Structured object records:
^^^^^^^^^^^^^^^^

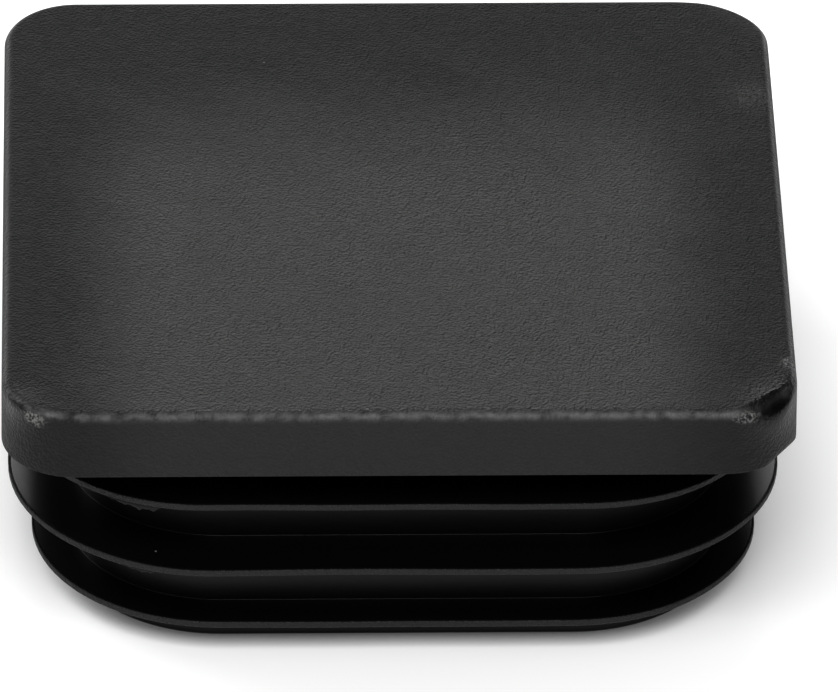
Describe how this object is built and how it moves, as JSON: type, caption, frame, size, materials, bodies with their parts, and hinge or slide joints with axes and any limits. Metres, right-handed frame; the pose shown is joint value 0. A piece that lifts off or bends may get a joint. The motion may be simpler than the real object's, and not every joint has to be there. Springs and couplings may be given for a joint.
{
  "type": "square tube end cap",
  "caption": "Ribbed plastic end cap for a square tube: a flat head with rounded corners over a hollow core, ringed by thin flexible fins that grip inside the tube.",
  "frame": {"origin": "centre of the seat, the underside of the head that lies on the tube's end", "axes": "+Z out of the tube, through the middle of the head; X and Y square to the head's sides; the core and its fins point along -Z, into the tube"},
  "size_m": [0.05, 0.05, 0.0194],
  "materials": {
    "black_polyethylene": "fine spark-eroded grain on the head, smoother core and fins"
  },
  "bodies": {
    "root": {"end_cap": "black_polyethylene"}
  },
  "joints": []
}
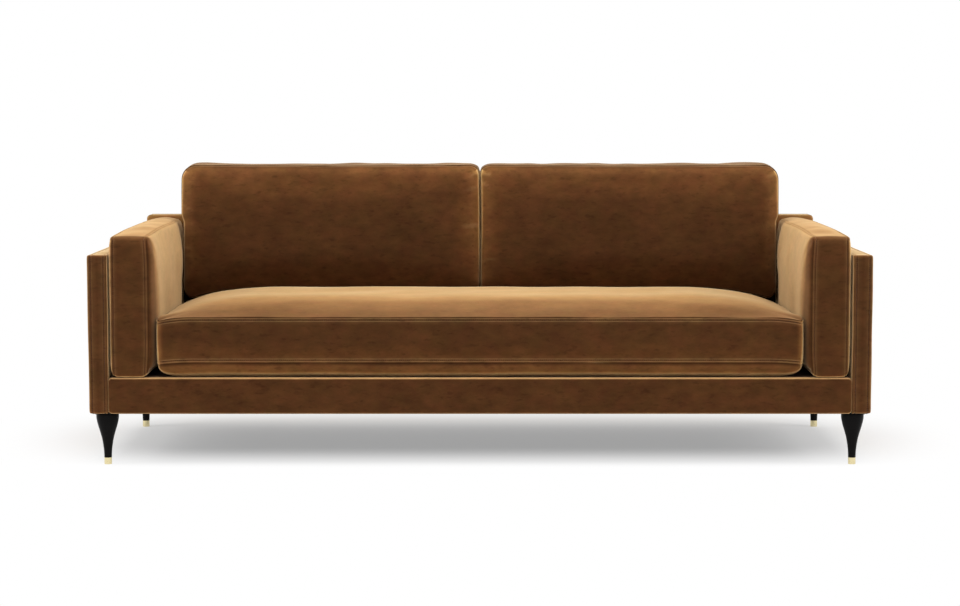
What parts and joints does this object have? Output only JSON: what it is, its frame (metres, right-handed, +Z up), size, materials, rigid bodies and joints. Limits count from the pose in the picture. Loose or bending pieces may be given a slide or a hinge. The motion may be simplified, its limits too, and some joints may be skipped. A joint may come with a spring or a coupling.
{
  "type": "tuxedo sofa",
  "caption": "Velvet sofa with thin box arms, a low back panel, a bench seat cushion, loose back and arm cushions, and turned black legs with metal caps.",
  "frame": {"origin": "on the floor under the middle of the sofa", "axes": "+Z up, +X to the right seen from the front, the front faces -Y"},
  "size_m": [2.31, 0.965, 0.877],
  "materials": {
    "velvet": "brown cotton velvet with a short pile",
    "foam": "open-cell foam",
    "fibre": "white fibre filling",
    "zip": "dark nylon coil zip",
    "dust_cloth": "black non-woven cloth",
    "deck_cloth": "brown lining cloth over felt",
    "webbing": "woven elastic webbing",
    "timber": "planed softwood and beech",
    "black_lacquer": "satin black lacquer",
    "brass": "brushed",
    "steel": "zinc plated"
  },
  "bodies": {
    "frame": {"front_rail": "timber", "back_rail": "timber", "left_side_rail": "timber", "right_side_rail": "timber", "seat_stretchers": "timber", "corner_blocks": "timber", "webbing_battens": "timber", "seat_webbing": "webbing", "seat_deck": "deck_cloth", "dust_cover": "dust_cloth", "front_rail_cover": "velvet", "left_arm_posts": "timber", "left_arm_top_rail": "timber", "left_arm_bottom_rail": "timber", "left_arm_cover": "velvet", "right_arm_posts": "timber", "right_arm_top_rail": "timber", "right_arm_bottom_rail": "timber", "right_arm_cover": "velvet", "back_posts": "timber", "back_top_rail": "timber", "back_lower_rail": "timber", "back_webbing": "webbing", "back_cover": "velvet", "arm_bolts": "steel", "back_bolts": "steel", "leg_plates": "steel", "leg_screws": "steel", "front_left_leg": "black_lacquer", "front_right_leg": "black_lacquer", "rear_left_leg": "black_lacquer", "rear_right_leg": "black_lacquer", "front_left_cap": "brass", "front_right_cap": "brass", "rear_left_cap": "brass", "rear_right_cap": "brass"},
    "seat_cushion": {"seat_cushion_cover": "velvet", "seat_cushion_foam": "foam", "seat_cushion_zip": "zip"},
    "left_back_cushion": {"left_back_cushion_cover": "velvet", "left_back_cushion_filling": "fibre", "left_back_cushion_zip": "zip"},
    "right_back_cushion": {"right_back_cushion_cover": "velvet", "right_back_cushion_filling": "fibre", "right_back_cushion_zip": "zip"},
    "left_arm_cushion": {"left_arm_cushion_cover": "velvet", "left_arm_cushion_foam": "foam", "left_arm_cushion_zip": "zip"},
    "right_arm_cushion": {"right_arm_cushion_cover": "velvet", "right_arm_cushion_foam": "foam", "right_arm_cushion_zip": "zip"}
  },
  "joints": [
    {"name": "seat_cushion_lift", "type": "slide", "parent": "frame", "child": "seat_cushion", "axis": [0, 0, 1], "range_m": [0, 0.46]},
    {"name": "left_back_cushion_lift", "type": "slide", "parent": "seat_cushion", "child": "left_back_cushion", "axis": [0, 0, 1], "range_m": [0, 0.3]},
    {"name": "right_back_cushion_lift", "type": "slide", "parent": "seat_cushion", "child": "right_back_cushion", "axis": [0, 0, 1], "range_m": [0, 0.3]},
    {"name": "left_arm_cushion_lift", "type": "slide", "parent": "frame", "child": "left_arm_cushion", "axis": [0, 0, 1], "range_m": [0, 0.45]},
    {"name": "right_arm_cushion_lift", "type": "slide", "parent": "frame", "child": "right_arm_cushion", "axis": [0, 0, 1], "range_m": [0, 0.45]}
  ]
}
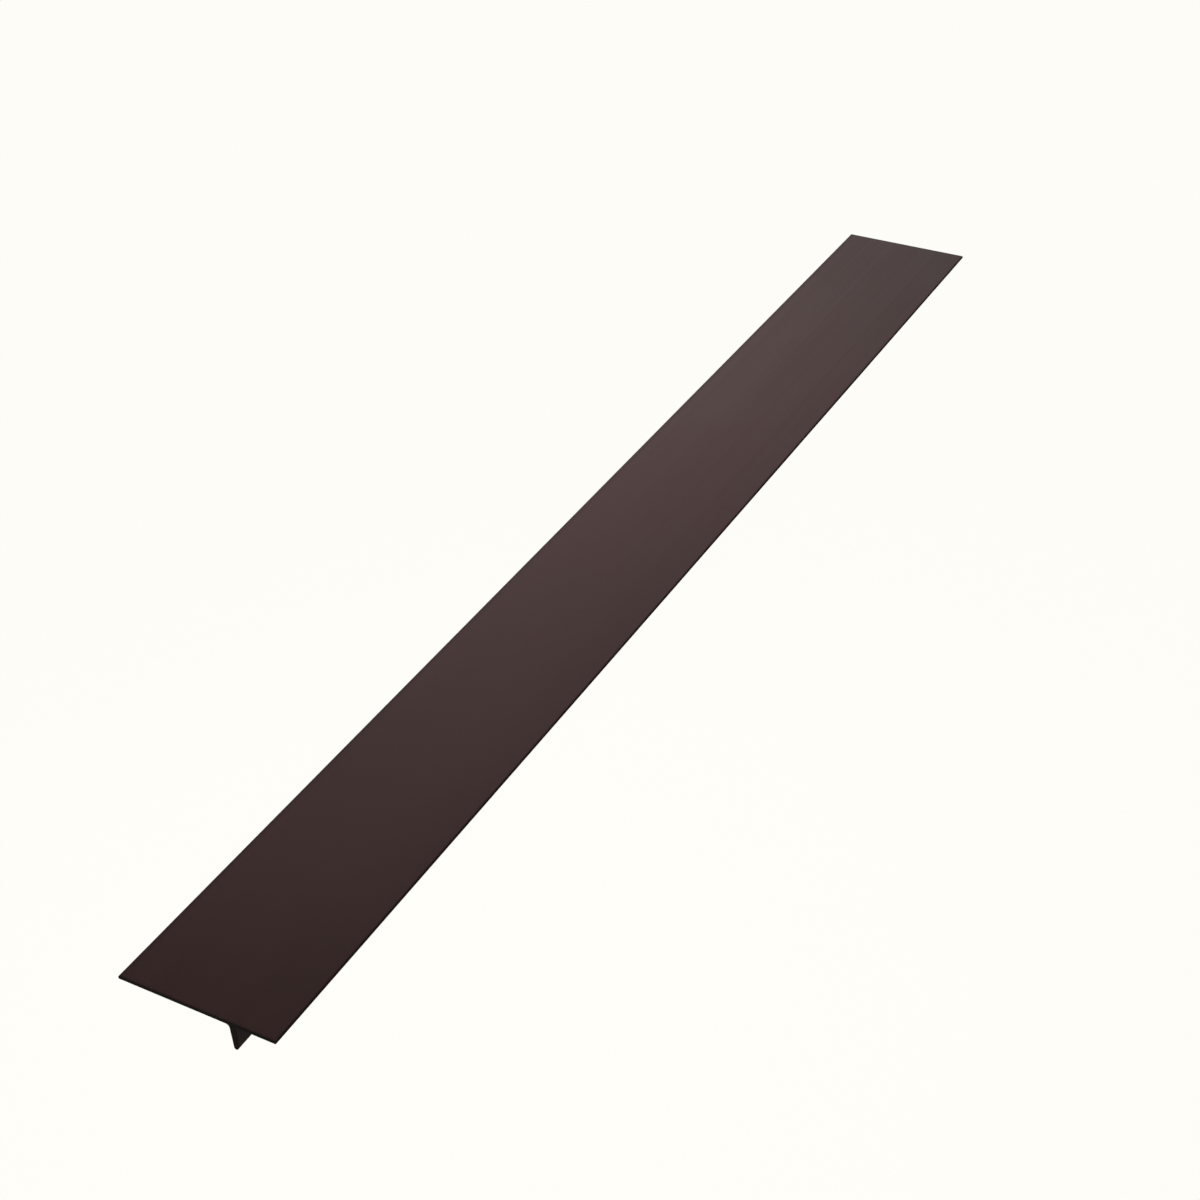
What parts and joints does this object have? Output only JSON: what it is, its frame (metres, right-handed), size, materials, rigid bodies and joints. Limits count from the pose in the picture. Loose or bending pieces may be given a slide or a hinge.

^^^^^^^^^^^^^^^^

Extract all lines as given.

** SOLUTION TO THE PROBLEM **
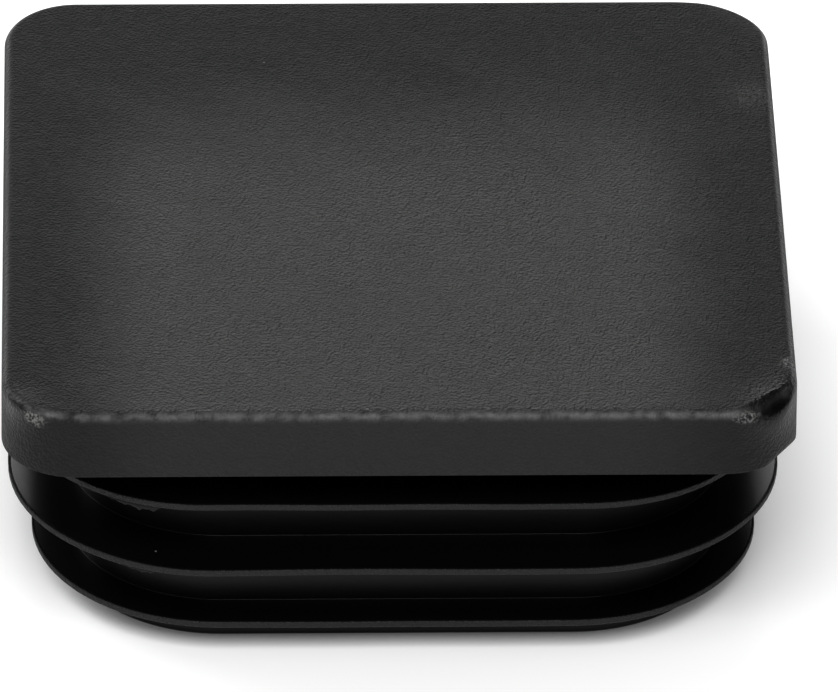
Describe how this object is built and how it moves, as JSON: type, caption, frame, size, materials, bodies with their parts, and hinge or slide joints with axes and any limits. Metres, right-handed frame; the pose shown is joint value 0. A piece that lifts off or bends may get a joint. The motion may be simpler than the real object's, and not every joint has to be there. Springs and couplings may be given for a joint.
{
  "type": "square tube end cap",
  "caption": "Ribbed plastic end cap for a square tube: a flat head with rounded corners over a hollow core, ringed by thin flexible fins that grip inside the tube.",
  "frame": {"origin": "centre of the seat, the underside of the head that lies on the tube's end", "axes": "+Z out of the tube, through the middle of the head; X and Y square to the head's sides; the core and its fins point along -Z, into the tube"},
  "size_m": [0.05, 0.05, 0.0194],
  "materials": {
    "black_polyethylene": "fine spark-eroded grain on the head, smoother core and fins"
  },
  "bodies": {
    "root": {"end_cap": "black_polyethylene"}
  },
  "joints": []
}
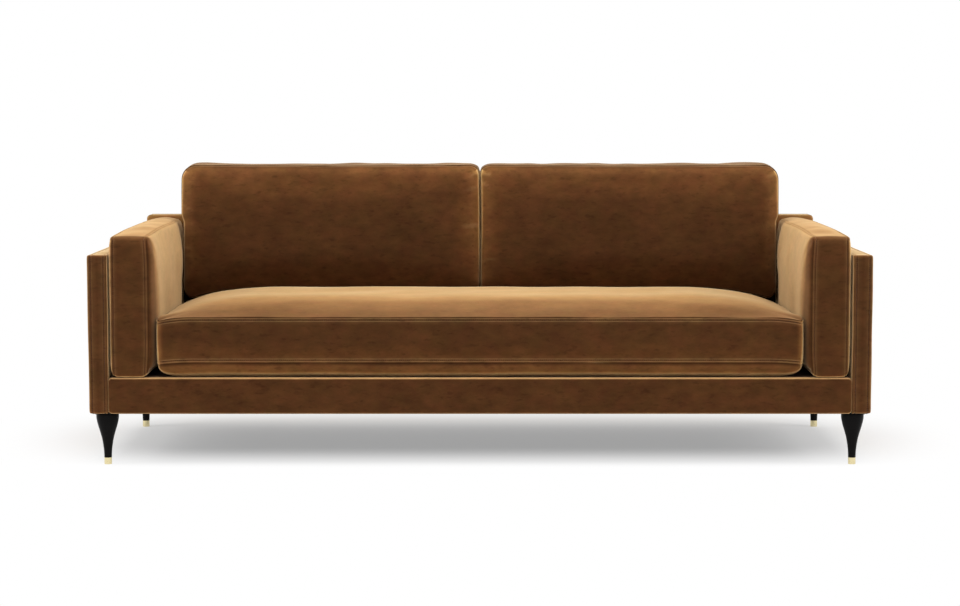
What parts and joints does this object have? Output only JSON: what it is, its frame (metres, right-handed, +Z up), size, materials, rigid bodies and joints. Limits count from the pose in the picture. Loose or bending pieces may be given a slide or a hinge. The motion may be simplified, its limits too, and some joints may be skipped. A joint may come with a spring or a coupling.
{
  "type": "tuxedo sofa",
  "caption": "Velvet sofa with thin box arms, a low back panel, a bench seat cushion, loose back and arm cushions, and turned black legs with metal caps.",
  "frame": {"origin": "on the floor under the middle of the sofa", "axes": "+Z up, +X to the right seen from the front, the front faces -Y"},
  "size_m": [2.31, 0.965, 0.877],
  "materials": {
    "velvet": "brown cotton velvet with a short pile",
    "foam": "open-cell foam",
    "fibre": "white fibre filling",
    "zip": "dark nylon coil zip",
    "dust_cloth": "black non-woven cloth",
    "deck_cloth": "brown lining cloth over felt",
    "webbing": "woven elastic webbing",
    "timber": "planed softwood and beech",
    "black_lacquer": "satin black lacquer",
    "brass": "brushed",
    "steel": "zinc plated"
  },
  "bodies": {
    "frame": {"front_rail": "timber", "back_rail": "timber", "left_side_rail": "timber", "right_side_rail": "timber", "seat_stretchers": "timber", "corner_blocks": "timber", "webbing_battens": "timber", "seat_webbing": "webbing", "seat_deck": "deck_cloth", "dust_cover": "dust_cloth", "front_rail_cover": "velvet", "left_arm_posts": "timber", "left_arm_top_rail": "timber", "left_arm_bottom_rail": "timber", "left_arm_cover": "velvet", "right_arm_posts": "timber", "right_arm_top_rail": "timber", "right_arm_bottom_rail": "timber", "right_arm_cover": "velvet", "back_posts": "timber", "back_top_rail": "timber", "back_lower_rail": "timber", "back_webbing": "webbing", "back_cover": "velvet", "arm_bolts": "steel", "back_bolts": "steel", "leg_plates": "steel", "leg_screws": "steel", "front_left_leg": "black_lacquer", "front_right_leg": "black_lacquer", "rear_left_leg": "black_lacquer", "rear_right_leg": "black_lacquer", "front_left_cap": "brass", "front_right_cap": "brass", "rear_left_cap": "brass", "rear_right_cap": "brass"},
    "seat_cushion": {"seat_cushion_cover": "velvet", "seat_cushion_foam": "foam", "seat_cushion_zip": "zip"},
    "left_back_cushion": {"left_back_cushion_cover": "velvet", "left_back_cushion_filling": "fibre", "left_back_cushion_zip": "zip"},
    "right_back_cushion": {"right_back_cushion_cover": "velvet", "right_back_cushion_filling": "fibre", "right_back_cushion_zip": "zip"},
    "left_arm_cushion": {"left_arm_cushion_cover": "velvet", "left_arm_cushion_foam": "foam", "left_arm_cushion_zip": "zip"},
    "right_arm_cushion": {"right_arm_cushion_cover": "velvet", "right_arm_cushion_foam": "foam", "right_arm_cushion_zip": "zip"}
  },
  "joints": [
    {"name": "seat_cushion_lift", "type": "slide", "parent": "frame", "child": "seat_cushion", "axis": [0, 0, 1], "range_m": [0, 0.46]},
    {"name": "left_back_cushion_lift", "type": "slide", "parent": "seat_cushion", "child": "left_back_cushion", "axis": [0, 0, 1], "range_m": [0, 0.3]},
    {"name": "right_back_cushion_lift", "type": "slide", "parent": "seat_cushion", "child": "right_back_cushion", "axis": [0, 0, 1], "range_m": [0, 0.3]},
    {"name": "left_arm_cushion_lift", "type": "slide", "parent": "frame", "child": "left_arm_cushion", "axis": [0, 0, 1], "range_m": [0, 0.45]},
    {"name": "right_arm_cushion_lift", "type": "slide", "parent": "frame", "child": "right_arm_cushion", "axis": [0, 0, 1], "range_m": [0, 0.45]}
  ]
}
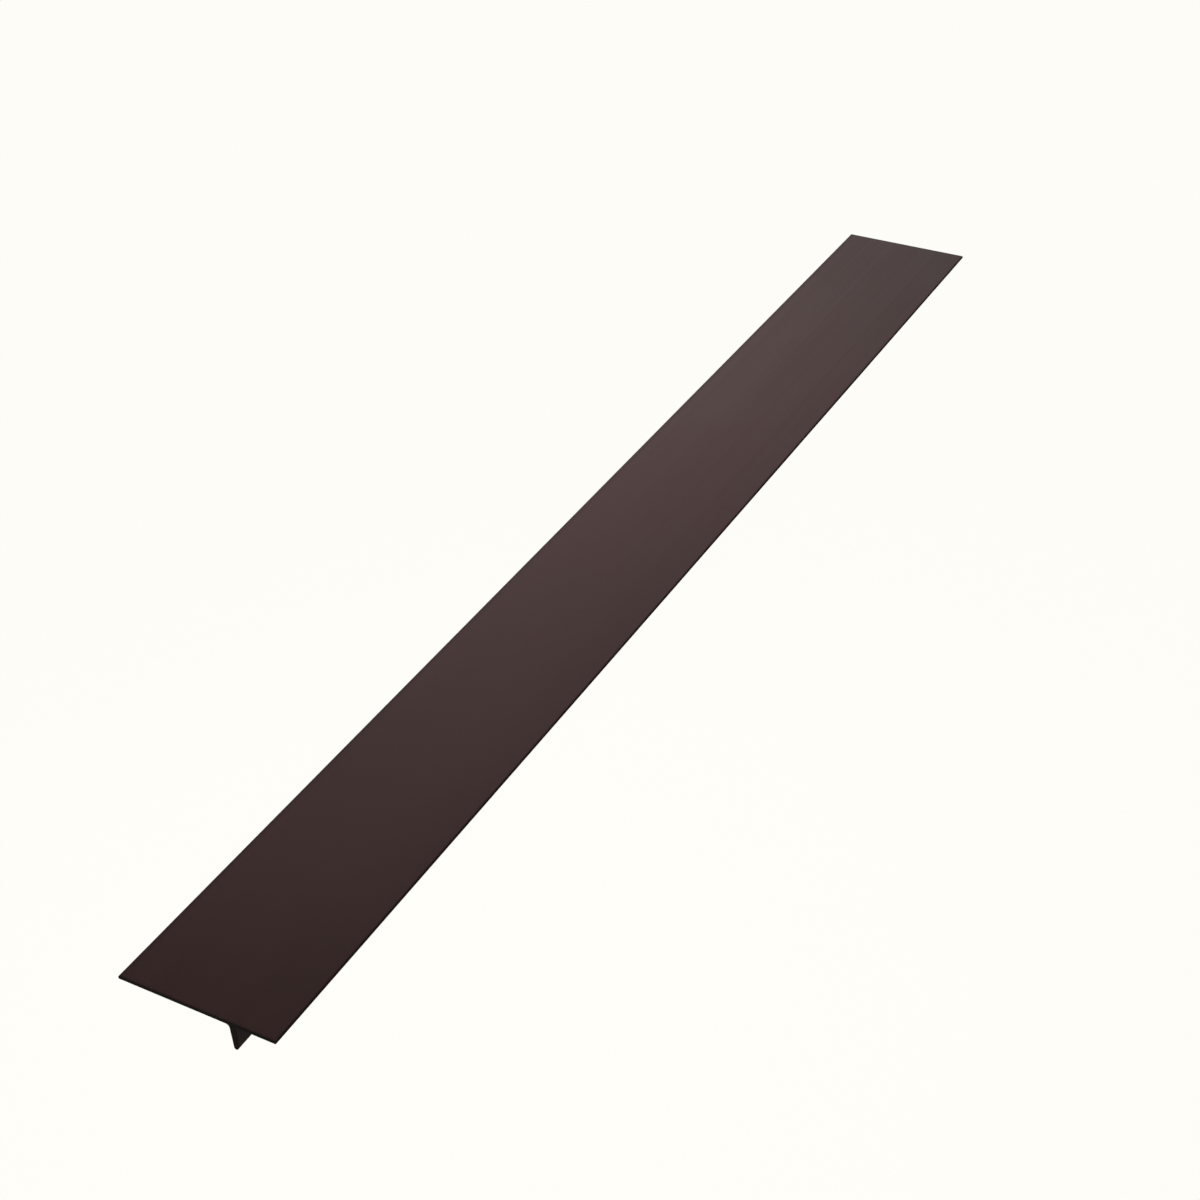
What parts and joints does this object have? Output only JSON: what it is, its frame (metres, right-handed), size, materials, rigid bodies and joints. Limits count from the pose in the picture. Loose or bending pieces may be given a slide or a hinge.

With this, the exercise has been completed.